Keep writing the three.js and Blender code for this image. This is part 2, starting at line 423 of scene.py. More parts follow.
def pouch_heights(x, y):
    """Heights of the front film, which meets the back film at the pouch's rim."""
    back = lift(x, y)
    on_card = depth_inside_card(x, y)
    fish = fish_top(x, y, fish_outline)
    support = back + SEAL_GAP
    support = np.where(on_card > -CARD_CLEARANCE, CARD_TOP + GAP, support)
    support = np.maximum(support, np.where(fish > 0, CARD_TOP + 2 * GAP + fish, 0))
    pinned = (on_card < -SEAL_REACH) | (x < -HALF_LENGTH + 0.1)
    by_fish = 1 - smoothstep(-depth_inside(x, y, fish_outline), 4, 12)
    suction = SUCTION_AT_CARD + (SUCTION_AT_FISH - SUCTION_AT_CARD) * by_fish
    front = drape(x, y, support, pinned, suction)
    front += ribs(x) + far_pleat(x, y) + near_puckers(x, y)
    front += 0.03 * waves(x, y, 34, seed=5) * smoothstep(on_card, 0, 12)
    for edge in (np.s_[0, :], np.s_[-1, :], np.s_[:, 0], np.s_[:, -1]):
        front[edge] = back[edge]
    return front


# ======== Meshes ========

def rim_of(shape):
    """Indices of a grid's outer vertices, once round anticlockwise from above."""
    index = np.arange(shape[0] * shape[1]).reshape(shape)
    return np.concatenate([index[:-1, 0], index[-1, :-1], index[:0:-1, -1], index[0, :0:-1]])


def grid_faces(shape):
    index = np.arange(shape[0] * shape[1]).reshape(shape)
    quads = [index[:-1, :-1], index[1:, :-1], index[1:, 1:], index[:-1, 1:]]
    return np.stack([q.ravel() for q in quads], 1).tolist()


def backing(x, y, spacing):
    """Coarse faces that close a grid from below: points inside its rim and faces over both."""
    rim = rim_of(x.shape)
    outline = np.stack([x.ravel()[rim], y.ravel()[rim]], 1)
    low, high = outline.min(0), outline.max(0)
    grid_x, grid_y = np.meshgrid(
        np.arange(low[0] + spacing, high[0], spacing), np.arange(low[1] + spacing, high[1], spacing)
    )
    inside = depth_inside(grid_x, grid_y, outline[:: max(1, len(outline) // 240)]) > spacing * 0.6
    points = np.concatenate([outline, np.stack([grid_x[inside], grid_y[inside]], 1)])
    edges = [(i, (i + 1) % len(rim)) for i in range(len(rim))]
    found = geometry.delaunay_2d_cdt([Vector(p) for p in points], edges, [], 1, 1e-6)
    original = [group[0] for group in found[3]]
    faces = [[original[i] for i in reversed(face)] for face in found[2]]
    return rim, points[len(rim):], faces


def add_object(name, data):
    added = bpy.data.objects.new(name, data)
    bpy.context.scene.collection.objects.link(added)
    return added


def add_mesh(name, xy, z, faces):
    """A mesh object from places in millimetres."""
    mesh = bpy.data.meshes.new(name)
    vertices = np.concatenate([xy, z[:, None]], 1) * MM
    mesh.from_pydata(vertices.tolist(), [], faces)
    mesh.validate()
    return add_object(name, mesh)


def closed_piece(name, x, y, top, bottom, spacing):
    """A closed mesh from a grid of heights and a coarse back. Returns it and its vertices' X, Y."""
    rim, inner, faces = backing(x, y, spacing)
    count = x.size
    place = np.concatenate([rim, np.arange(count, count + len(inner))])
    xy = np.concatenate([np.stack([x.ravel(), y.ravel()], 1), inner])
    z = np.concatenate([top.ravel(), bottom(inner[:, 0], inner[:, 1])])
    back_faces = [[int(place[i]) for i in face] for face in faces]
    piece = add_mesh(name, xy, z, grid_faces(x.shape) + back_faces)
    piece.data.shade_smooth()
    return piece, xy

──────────

■ EXERCISE REQUIREMENTS: Quote the listing in full, please, keeping every line exact.

■ RESULT FOR THIS EXERCISE:
Keep writing the three.js and Blender code for this image. This is part 2, starting at line 423 of scene.py. More parts follow.
def pouch_heights(x, y):
    """Heights of the front film, which meets the back film at the pouch's rim."""
    back = lift(x, y)
    on_card = depth_inside_card(x, y)
    fish = fish_top(x, y, fish_outline)
    support = back + SEAL_GAP
    support = np.where(on_card > -CARD_CLEARANCE, CARD_TOP + GAP, support)
    support = np.maximum(support, np.where(fish > 0, CARD_TOP + 2 * GAP + fish, 0))
    pinned = (on_card < -SEAL_REACH) | (x < -HALF_LENGTH + 0.1)
    by_fish = 1 - smoothstep(-depth_inside(x, y, fish_outline), 4, 12)
    suction = SUCTION_AT_CARD + (SUCTION_AT_FISH - SUCTION_AT_CARD) * by_fish
    front = drape(x, y, support, pinned, suction)
    front += ribs(x) + far_pleat(x, y) + near_puckers(x, y)
    front += 0.03 * waves(x, y, 34, seed=5) * smoothstep(on_card, 0, 12)
    for edge in (np.s_[0, :], np.s_[-1, :], np.s_[:, 0], np.s_[:, -1]):
        front[edge] = back[edge]
    return front


# ======== Meshes ========

def rim_of(shape):
    """Indices of a grid's outer vertices, once round anticlockwise from above."""
    index = np.arange(shape[0] * shape[1]).reshape(shape)
    return np.concatenate([index[:-1, 0], index[-1, :-1], index[:0:-1, -1], index[0, :0:-1]])


def grid_faces(shape):
    index = np.arange(shape[0] * shape[1]).reshape(shape)
    quads = [index[:-1, :-1], index[1:, :-1], index[1:, 1:], index[:-1, 1:]]
    return np.stack([q.ravel() for q in quads], 1).tolist()


def backing(x, y, spacing):
    """Coarse faces that close a grid from below: points inside its rim and faces over both."""
    rim = rim_of(x.shape)
    outline = np.stack([x.ravel()[rim], y.ravel()[rim]], 1)
    low, high = outline.min(0), outline.max(0)
    grid_x, grid_y = np.meshgrid(
        np.arange(low[0] + spacing, high[0], spacing), np.arange(low[1] + spacing, high[1], spacing)
    )
    inside = depth_inside(grid_x, grid_y, outline[:: max(1, len(outline) // 240)]) > spacing * 0.6
    points = np.concatenate([outline, np.stack([grid_x[inside], grid_y[inside]], 1)])
    edges = [(i, (i + 1) % len(rim)) for i in range(len(rim))]
    found = geometry.delaunay_2d_cdt([Vector(p) for p in points], edges, [], 1, 1e-6)
    original = [group[0] for group in found[3]]
    faces = [[original[i] for i in reversed(face)] for face in found[2]]
    return rim, points[len(rim):], faces


def add_object(name, data):
    added = bpy.data.objects.new(name, data)
    bpy.context.scene.collection.objects.link(added)
    return added


def add_mesh(name, xy, z, faces):
    """A mesh object from places in millimetres."""
    mesh = bpy.data.meshes.new(name)
    vertices = np.concatenate([xy, z[:, None]], 1) * MM
    mesh.from_pydata(vertices.tolist(), [], faces)
    mesh.validate()
    return add_object(name, mesh)


def closed_piece(name, x, y, top, bottom, spacing):
    """A closed mesh from a grid of heights and a coarse back. Returns it and its vertices' X, Y."""
    rim, inner, faces = backing(x, y, spacing)
    count = x.size
    place = np.concatenate([rim, np.arange(count, count + len(inner))])
    xy = np.concatenate([np.stack([x.ravel(), y.ravel()], 1), inner])
    z = np.concatenate([top.ravel(), bottom(inner[:, 0], inner[:, 1])])
    back_faces = [[int(place[i]) for i in face] for face in faces]
    piece = add_mesh(name, xy, z, grid_faces(x.shape) + back_faces)
    piece.data.shade_smooth()
    return piece, xy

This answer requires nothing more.